With a lot of these earlier composers, I can not only "smell" the cadence coming a mile away, I know exactly how they're going to get there. Mozart in particular engaged in some dreadful note-spinning in some of his lesser works. Be careful what you call "potboilers," lest you wind up defining it as "those works with predictable characteristics" and whisk the problem away by tautology.
Okay, I'll be careful. ;-)
Grabbed a buncha Naxoses over the weekend. John Cage, Sonatas and Interludes for Prepared Piano. I've always liked Cage's prepared piano music. It's the classical counterpart of "novelty" music. Lots of fun, no deep thought required. I would say ignore the liner notes chatter about Zen, only "no deep thought required" *is* Zen.
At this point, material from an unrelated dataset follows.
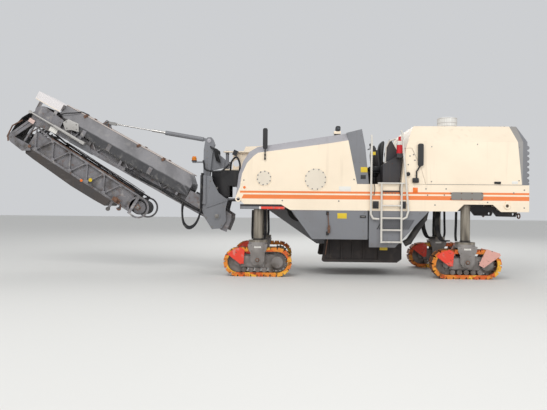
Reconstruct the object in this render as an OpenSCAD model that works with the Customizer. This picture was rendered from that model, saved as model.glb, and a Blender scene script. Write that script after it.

Arnold Bax, Symphony #6, "Into the Twilight" and "Summer Music." The 6th symphony is very dramatic, and the two tone poems are really lovely. Bax was a fine orchestrator, but I don't find his music awfully memorable. Sheila Silver, Piano Concerto (1996) and "Six preludes pour piano, d'apres poemes de Baudelaire" (1991). Silver, whom I'd never heard of, is an American composer born in 1946. The music on this disc is all very listenable. The Piano Concerto is a strange piece of music. Silver is apparently going for an eastern European "Jewish" sound in places, but it comes out sounding a little like Bartok, a little like Prokofiev, a little like Leonard Bernstein. There are also repeated figures that sound slightly minimalist. Over-all, I liked it very much. The six preludes are the stars of the CD, in my opinion. Highly recommended.
I don't find Bax very memorable either, and have never felt I really grasped his music. I couldn't tell you if I liked any of his symphonies better than the others, for instance. Thanks for the recommendation of Silver.